There was speculation the O'Hairs had abandoned American Atheists and fled with the money. One investigator concluded they had gone to New Zealand. Other theories suggested fundamentalist Christians had kidnapped the trio. Many of the O'Hair assets were sold to clear up their debts. Eventually suspicion turned to David Roland Waters, an ex-convict who had worked as an office manager and typesetter for American Atheist and had previous convictions for violent crimes (along with one for stealing funds from the organisation). Police concluded he and accomplices had kidnapped the O'Hairs, forced them to withdraw the missing funds and murdered them. Waters eventually pled guilty to reduced charges and in January 2001 he led police to three bodies buried on a remote Texas ranch, later identified as those of O'Hair and her family.
Legacy
Some atheists have contended O'Hair's aggressive (some say abrasive) strategy of direct confrontion with mainstream Christianity, which included specific attacks on its validity using quotes from the Bible, was flawed and ultimately undermined efforts to encourage and preserve secularism in schools and government.

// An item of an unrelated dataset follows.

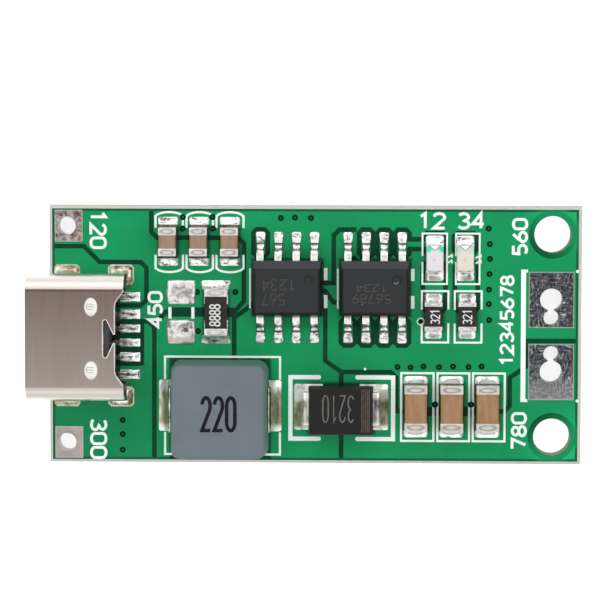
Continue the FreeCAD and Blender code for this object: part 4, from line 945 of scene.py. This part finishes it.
def make_solder():
    chance = random.Random(7)
    both = (0, 180)
    plain = ["solder_finish", "solder_shade_finish"]
    chips, capacitors = bmesh.new(), bmesh.new()
    for input_x, output_x in zip(INPUT_ROW, OUTPUT_ROW):
        for turn in both:
            solder_joint(chips, chance, (input_x, INPUT_Y, turn), (0.5, 1.0, 1.73), 0.5, 1.42,
                         under=0.84, shade=0.2)
            solder_joint(capacitors, chance, (output_x, OUTPUT_Y, turn), (1.05, 1.625, 2.18), 0.45, 1.72, 0.2,
                         hollow=1.6, under=0.88, shade=0.06)
    lamp = ((0.5, 1.0, 1.6), 0.22)
    for x in LAMPS:
        solder_joint(chips, chance, (x, LAMP_Y, 0), *lamp, 1.3, 0.2, under=0.9)
    for turn in both:
        solder_joint(chips, chance, (SENSE_X, SENSE_Y, turn), (0.57, 1.625, 2.26), 0.4, 2.0,
                     flare=0.06, under=0.84)
    solder_piece("chip_joints", chips, plain, replaced="chip_solder")
    solder_piece("output_capacitor_joints", capacitors, ["capacitor_joint_finish", plain[1]])
    shape = bmesh.new()
    for row, y, width, turn in ((LAMPS, LAMP_Y, 1.3, 180), (LAMP_RESISTORS, LAMP_RESISTOR_Y, 1.24, 0),
                                (LAMP_RESISTORS, LAMP_RESISTOR_Y, 1.24, 180)):
        for x in row:
            solder_joint(shape, chance, (x, y, turn), *lamp, width, 0.2, under=0.9)
    solder_piece("lamp_joints", shape, ["lamp_joint_finish"])
    shape = bmesh.new()
    for x in [centre + (k - 1.5) * LEAD_PITCH for centre in PACKAGES for k in range(4)]:
        for turn in both:
            solder_joint(shape, chance, (x, PACKAGE_Y, turn), (2.35, 3.08, 3.93), 0.16, 0.66, 0.2, 0.3,
                         hollow=1.0, under=0.74, shade=0.08, lumpy=0.16)
    solder_piece("lead_joints", shape, plain, replaced="lead_solder")
    shape = bmesh.new()
    for turn in (90, -90):
        solder_joint(shape, chance, (*DIODE, turn), (1.3, 2.75, 3.33), 0.4, 3.25, 0.16, hollow=1.7)
    solder_piece("diode_joints", shape, ["diode_joint_finish"])
    shape = bmesh.new()
    for turn in (90, -90):
        solder_joint(shape, chance, (*INDUCTOR, turn), (1.9, 3.625, 4.35), 0.8, 3.62, 0.16)
    solder_piece("inductor_joints", shape, ["inductor_joint_finish"], replaced="power_solder")
    shape = bmesh.new()
    for row in CONTACT_ROWS:
        width = 0.54 if abs(row) < 1 else 0.66
        solder_joint(shape, chance, (-13.78, row, -90), (0.0, 0.88, 1.42), 0.12, width, 0.04, 0.1, 0.12, 1.6)
    solder_piece("contact_joints", shape, ["contact_joint_finish"], replaced="contact_solder")
    shape = bmesh.new()
    for side in (1, -1):
        make_lump(shape, chance, SPARE_X, SENSE_Y + side * 1.415, 2.06, 1.76, 0.18)
    solder_piece("spare_lumps", shape, ["cushion_finish"], "spare_resistor_lands")


# White print

def lines(shape, width, *paths):
    for order, path in enumerate(paths):
        closed = len(path) > 2 and path[0] == path[-1]
        spots = [(x + SHIFT, y + SHIFT) for x, y in (path[:-1] if closed else path)]
        ribbon(shape, spots, width, MASK_LEVEL, PRINT_LEVEL, closed, 0.003 * order)


def print_frames():
    shape = bmesh.new()
    # Input capacitors: three barrels, open at their sides' middles
    for x0, x1 in ((-11.2, -9.26), (-9.01, -7.14), (-6.89, -4.98)):
        for end, tip, bulge in ((5.7, 4.47, -0.36), (7.6, 8.71, 0.36)):
            cap = bow((x0 + x1) / 2, tip - bulge, (x1 - x0) / 2, bulge, 20, 160, 10)
            shoulder = cap[0][1] - bulge / 9
            lines(shape, 0.15, [(x1, end), (x1, shoulder)] + cap + [(x0, shoulder), (x0, end)])
    # Spare resistor: two bars
    lines(shape, 0.22, [(-10.19, 1.18), (-10.19, 1.99)], [(-8.56, 1.18), (-8.56, 1.99)])
    # Inductor
    lines(shape, 0.15, [(-10.54, -3.14), (-10.54, -1.52), (-2.39, -1.52), (-2.39, -3.14)],
          [(-10.54, -6.87), (-10.54, -8.45), (-9.2, -8.45)], [(-2.39, -6.87), (-2.39, -8.45), (-4.0, -8.45)])
    # Eight-lead packages: a line at the left, a bar with a notch at the right
    for left, right, bars in ((-4.52, 0.825, ((3.94, 4.79), (1.96, 2.88))),
                              (1.68, 6.965, ((3.9, 4.74), (1.95, 2.84)))):
        lines(shape, 0.11, [(left, 1.92), (left, 4.75)])
        for low, high in bars:
            lines(shape, 0.25, [(right, low), (right, high)])
    # Lamps and their resistors
    for x0, x1, mark in ((7.64, 9.37, 9.37), (10.0, 11.66, 11.4)):
        lines(shape, 0.13, [(x0, 5.66), (x0, 7.25), (x1, 7.25), (x1, 3.69), (x0, 3.69), (x0, 5.24)])
        for y in (5.62, 5.24):
            lines(shape, 0.12, [(mark - 0.02, y - 0.1), (mark + 0.33, y + 0.12)],
                  [(mark + 0.34, y - 0.08), (mark + 0.34, y + 0.18)])
    for x0, x1 in ((7.61, 9.48), (9.93, 11.82)):
        lines(shape, 0.14, [(x0, 1.86), (x0, 3.19), (x1, 3.19), (x1, 1.9)],
              [(x0, 0.9), (x0, -0.44), (x1, -0.44), (x1, 0.92)])
    # Output capacitors
    y0, y1 = -7.43, -2.62
    for x0, x1 in ((6.18, 8.46), (8.74, 10.98), (11.24, 13.48)):
        lines(shape, 0.15, [(x0, y0), (x1, y0), (x1, y1), (x0, y1), (x0, y0)])
    piece("print_outlines", shape, ["white_print"])


def print_dot(shape, x, y, radius, top=PRINT_LEVEL, sides=12):
    lathe(shape, x + SHIFT, y + SHIFT, [(radius, MASK_LEVEL), (radius, top), (0, top)], sides)


def print_heavy():
    shape = bmesh.new()
    # Diode brackets, with round ends
    y0, y1, brackets = -2.94, -7.31, ((0.36, -1.65), (3.08, 5.61))
    lines(shape, 0.3, *[[(tip, y0), (back, y0), (back, y1), (tip, y1)] for tip, back in brackets])
    for tip, back in brackets:
        for y in (y0, y1):
            print_dot(shape, tip, y, 0.15, PRINT_LEVEL + 0.008, 16)
    # Output bar with its hooks
    lines(shape, 0.34, [(14.76, 4.73), (14.76, -4.63)])
    lines(shape, 0.2, [(14.9, 4.63), (15.07, 4.63)], [(14.9, -4.53), (15.07, -4.53)])
    for x, y, radius in ((3.62, -2.35, 0.09), (18.54, 4.61, 0.11), (18.58, -4.54, 0.11)):
        print_dot(shape, x, y, radius)
    piece("print_bars", shape, ["white_print"])


def print_numerals():
    shape = bmesh.new()
    for text, x0, x1, y0, y1, turn, stroke in (
            ("120", -15.88, -14.64, 6.08, 8.84, -90, 0.2), ("300", -15.88, -14.64, -8.84, -5.92, -90, 0.2),
            ("450", -11.78, -10.68, 0.5, 3.12, 90, 0.2), ("12", 7.31, 9.29, 7.53, 8.76, 0, 0.2),
            ("34", 10.05, 12.03, 7.53, 8.76, 0, 0.2), ("560", 13.92, 15.06, 5.69, 8.36, 90, 0.2),
            ("780", 13.92, 15.06, -8.04, -5.35, 90, 0.2), ("12345678", 13.1, 14.13, -2.09, 4.34, 90, 0.18)):
        width, height = (y1 - y0, x1 - x0) if turn else (x1 - x0, y1 - y0)
        numerals(shape, text, (x0 + x1) / 2 + SHIFT, (y0 + y1) / 2 + SHIFT, width - stroke, height - stroke,
                 turn, stroke, MASK_LEVEL, PRINT_LEVEL)
    piece("print_numerals", shape, ["white_print"])


def component_marks():
    mottled("dark_ink", "#14121a", "#221f2a", 2.0, 0.7, specular=0.1)
    mottled("pale_ink", "#ced0ce", "#e8eae8", 2.4, 0.6)
    mottled("laser_mark", "#363637", "#565554", 9.0, 0.7, specular=0.2)
    mottled("fleck_finish", "#8c8d8e", "#b0b1b2", 2.4, 0.6)
    mottled("laser_mark_grey", "#56524c", "#746f68", 4.0, 0.65)
    mottled("laser_band", "#463a34", "#645850", 4.0, 0.65)

    def top(name):
        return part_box(name)[1].z / MM

    def mark(name, finish, level, rise, turn, stroke, gap, *texts):
        """Each text comes with its middle, its width and its height."""
        shape = bmesh.new()
        for text, x, y, width, height in texts:
            numerals(shape, text, x, y, width, height, turn, stroke, level - MARK_DEPTH, level + rise, gap)
        piece(name + "_mark", shape, [finish])

    coating, package, body = top("sense_resistor_coating"), top("switch_package"), top("diode_body")
    mark("inductor", "dark_ink", top("inductor_body"), 0.006, 0, 0.25, 0.5, ("220", -6.62, -5.34, 2.3, 2.3))
    for name, text, stroke, *spot in (("sense_resistor", "8888", 0.1, -7.02, 1.41, 1.5, 0.72),
                                      ("lamp_resistor_1", "321", 0.08, 8.5, 1.37, 1.0, 0.6),
                                      ("lamp_resistor_2", "321", 0.08, 10.76, 1.37, 1.0, 0.6)):
        mark(name, "pale_ink", coating, 0.004, 90, stroke, 0.35, (text, *spot))
    for name, *texts in (
            ("switch_package", ("1234", -2.49, 3.63, 2.3, 0.72), ("567", -2.85, 2.6, 1.55, 0.76)),
            ("controller_package", ("1234", 4.03, 3.42, 2.15, 0.5), ("56789", 4.03, 2.68, 2.7, 0.6))):
        mark(name, "laser_mark", package, 0.003, 180, 0.08, 0.35, *texts)
    shape = bmesh.new()
    for x, y, radius in ((5.62, 3.78, 0.05), (5.74, 3.72, 0.045), (5.86, 3.8, 0.05), (3.38, 2.28, 0.03)):
        profile = [(radius, package - MARK_DEPTH), (radius * 0.8, package + 0.004), (0, package + 0.006)]
        lathe(shape, x, y, profile, 10)
    piece("controller_package_flecks", shape, ["fleck_finish"])
    mark("diode", "laser_mark_grey", body, 0.003, 180, 0.09, 0.55, ("3210", 1.73, -4.98, 2.15, 1.85))
    shape = bmesh.new()
    for x in (3.38, 3.52, 3.66, 3.79, 3.9):
        ribbon(shape, [(x - 0.03, -5.1), (x + 0.03, -5.1)], 3.04, body - MARK_DEPTH, body + 0.003)
    piece("diode_band", shape, ["laser_band"])


VIAS = (
    (-13.55, -6.05), (-13.55, -7.05), (-13.55, -8.16), (-9.26, 8.36), (-9.29, 7.55), (-7.17, 8.37),
    (-7.14, 7.56), (-8.27, 3.06), (-5.55, 3.07), (-8.2, 0.3), (-2.34, 8.31), (-1.35, 8.35), (-0.22, 8.32),
    (12.29, 7.61), (12.37, 6.52), (12.39, 5.47), (12.36, 4.41), (12.33, 3.31), (12.33, 2.29), (12.35, 1.16),
    (5.91, -2.19), (6.83, -2.22), (7.75, -2.15), (8.84, -2.18), (9.83, -2.14), (10.92, -2.17), (11.84, -2.13),
    (8.57, -4.84), (11.11, -4.83),
)
PRINTED_VIAS = VIAS[3:7] + VIAS[-2:]  # these break through a printed line


def make_vias():
    """Mask-filled holes: a low collar of mask round a dark pit. One is left open, with a bright ring."""
    mottled("via_pit", "#042214", "#08301d", 6.0, 0.6, specular=0.05)
    metal("via_ring_metal", [(0.3, "#b0c4b0"), (0.7, "#e2f0e2")], 3.0)
    profile = ((0.23, 1.62), (0.22, 1.638), (0.19, 1.643), (0.16, 1.642), (0.045, 1.637), (0.03, 1.639),
               (0, 1.64))
    shape = bmesh.new()
    for x, y in VIAS:
        lift = 0.024 if (x, y) in PRINTED_VIAS else 0.0
        lathe(shape, x + SHIFT, y + SHIFT, [(radius, level + lift) for radius, level in profile],
              indices=[0, 1, 1, 1, 0, 0])
    piece("vias", shape, ["masked_copper_finish", "via_pit"])
    shape = bmesh.new()
    profile = ((0.29, 1.62), (0.28, 1.65), (0.24, 1.658), (0.2, 1.652), (0.18, 1.64), (0, 1.638))
    lathe(shape, 7.54 + SHIFT, 1.03 + SHIFT, profile, 24, [0, 0, 0, 1, 1])
    piece("open_via", shape, ["via_ring_metal", "via_pit"])


set_camera()
set_world()
set_stage()
make_materials()
dress_nodes()
shell_edges()
print_frames()
print_heavy()
print_numerals()
component_marks()
make_vias()
make_solder()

She has also been criticized for failing to adequately address issues of ethics and morality as they relate to a non-religious outlook (given that many Christians are reported to erroneously believe atheists are "by definition" amoral). By the time of her death the word atheist had become so closely associated with her name and personal views (especially in the United States) that it was already declining in popularity among atheists and various efforts have been made to introduce a new term into common use.
Urban legend
Madalyn Murray O'Hair achieved posthumous notoriety among users of the Internet through a seemingly unsquashable urban legend. An endlessly circulating email (mostly exchanged among Christians) claimed "Madalyn Murray O'Hare is attempting to get Touched by an Angel and all TV programs that mention God taken off the air" (the email invariably misspelled O'Hair's name). It cited a petition to the FCC which had nothing to do with O'Hair and was denied in 1975, concerning the prevention of educational radio channels being used for religious broadcasting. In 2002 these emails were still circulating, seven years after O'Hair's disappearance and long after her confirmed death. A variant acknowledging her death was circulating in 2003, still warning about a threat to Touched by An Angel months after the program's last episode had been aired.